The first generation of this infrastructure, designed in 2017, has 22,000 NVIDIA V100 Tensor Core GPUs in a single cluster that performs 35,000 training jobs a day. Up until now, this infrastructure has set the bar for Meta’s researchers in terms of its performance, reliability, and productivity.

AI supercomputers are built by combining multiple GPUs into compute nodes, which are then connected by a high-performance network fabric to allow fast communication between those GPUs. Research SuperCluster today comprises a total of 760 NVIDIA DGX A100 systems as its compute nodes, for a total of 6,080 GPUs — with each A100 GPU being more powerful than the V100 used in Meta previous system.
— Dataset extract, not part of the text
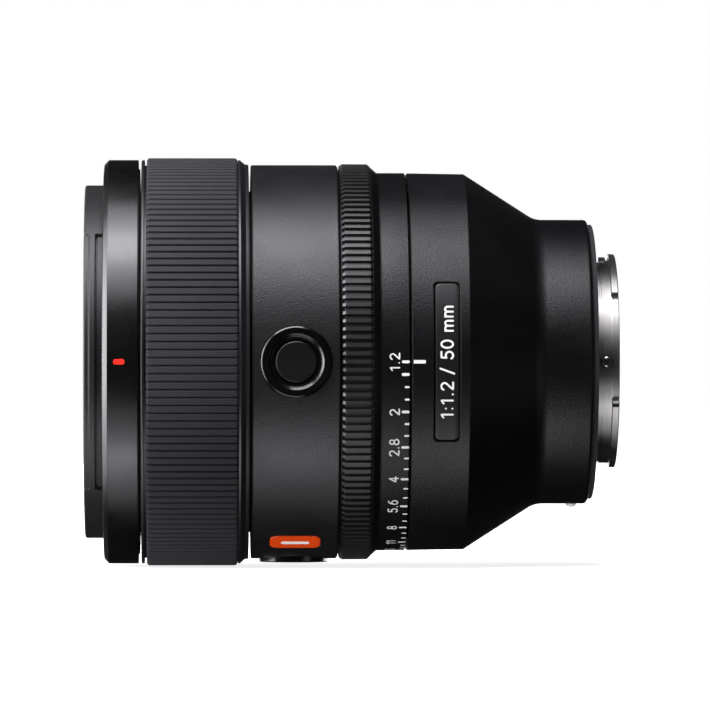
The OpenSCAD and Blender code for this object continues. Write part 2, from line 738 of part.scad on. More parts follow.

Each DGX communicates via an NVIDIA Quantum 1600 Gbps InfiniBand two-level Clos fabric. Research SuperCluster’s storage tier has 175 Petabytes of Pure Storage FlashArray, 46 Petabytes of cache storage in Penguin Computing Altus systems, and 10 Petabytes of Pure Storage FlashBlade.

When Research SuperCluster is complete, the InfiniBand network fabric will connect 16,000 GPUs as endpoints, making it one of the largest such networks deployed to date. Additionally, Meta designed a caching and storage system that can serve 16 TBps of training data, and Meta plans to scale it up to 1 Exabyte.

A big part of achieving this was in working with a number of long-time partners, all of whom also helped design the first generation of Meta AI infrastructure in 2017. Penguin Computing, an SGH company, Meta’ architecture and managed services partner, worked with Meta operations team on hardware integration to deploy the cluster and helped set up major parts of the control plane.

Pure Storage provided robust and scalable storage solution. And NVIDIA provided its AI computing technologies featuring cutting-edge systems, GPUs, and InfiniBand fabric, and software stack components like NCCL for the cluster.